Potentiometric Titration Molarity Guide
What This Method Does
Potentiometric titration gives a sharp analytical route for colored, cloudy, or weakly indicated samples. The method records electrode potential after each titrant addition. The endpoint is found from the largest potential change, not from a dye color.
Why This Calculator Helps
This calculator turns endpoint data into molarity. It accepts a direct endpoint volume, replicate endpoint readings, or a small potential table. You can also enter a blank correction and reaction coefficients. These options help match real laboratory notes.
Main Calculation Logic
The core idea is simple. Titrant moles equal titrant molarity times corrected titrant volume. Stoichiometry then converts titrant moles into analyte moles. Finally, analyte moles are divided by sample volume. Dilution and aliquot factors scale the result back to the original solution.

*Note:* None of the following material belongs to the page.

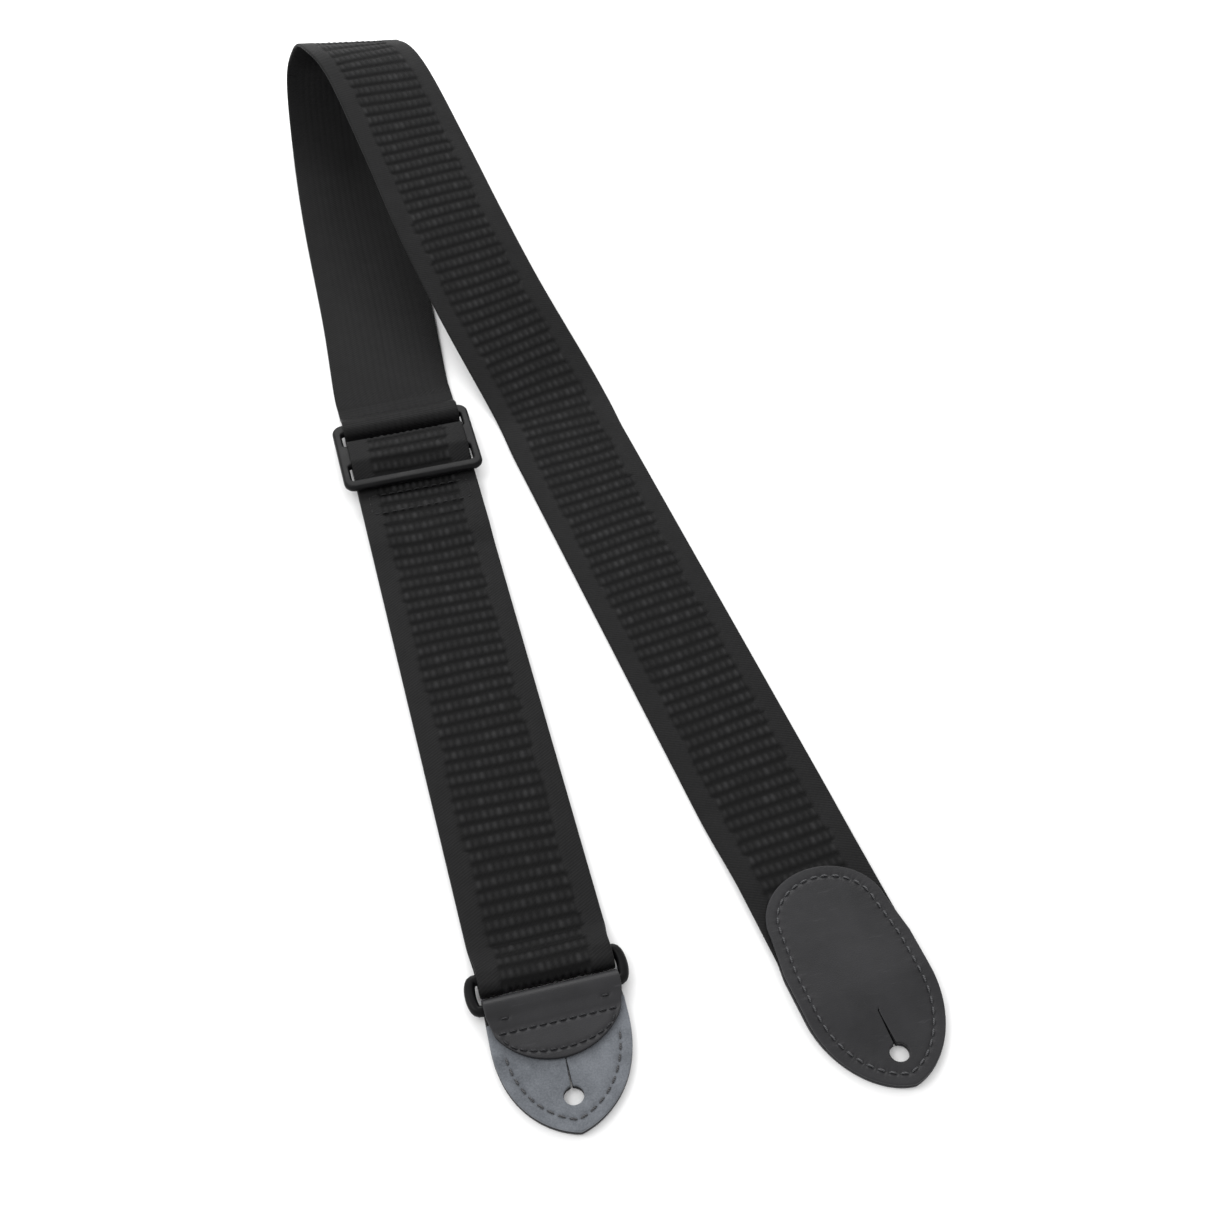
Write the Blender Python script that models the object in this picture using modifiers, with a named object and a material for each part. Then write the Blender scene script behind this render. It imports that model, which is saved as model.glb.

Blank and Replicate Control
Blank correction is important. A blank volume accounts for reagent demand not caused by the analyte. Subtract it from the endpoint before calculating moles. Never ignore a meaningful blank when results must be reported.
Replicates improve confidence. Enter several endpoint volumes when you have repeated runs. The calculator reports the mean endpoint, standard deviation, and relative standard deviation. A low relative standard deviation suggests stable technique and consistent electrode response.
Using Potential Data
Potential data can support endpoint selection. Add volume and millivolt pairs from your titration curve. The tool estimates the endpoint from the largest first derivative. This is helpful near steep jumps, where small volume changes create large potential shifts.
Laboratory Practice
Good inputs still matter. Use calibrated glassware. Rinse the electrode correctly. Stir at a steady speed. Add titrant slowly near the jump. Allow each reading to stabilize before recording potential.
Reading the Result
The result is best viewed with the formula steps. Check the corrected endpoint, moles of titrant, stoichiometric conversion, and final molarity. These values show where the answer comes from. They also make audit checks easier.
Reporting Notes
Use this tool for acid base, redox, precipitation, and complexometric work when the reaction ratio is known. It is not a substitute for method validation. It is a calculation aid. Review laboratory procedures, standards, temperature control, and electrode care before final reporting.
For better records, download the CSV or PDF summary after each run. Attach it to worksheets, reports, or quality files. Keep raw curve data separately, so endpoint choices remain transparent and easy to review again much later.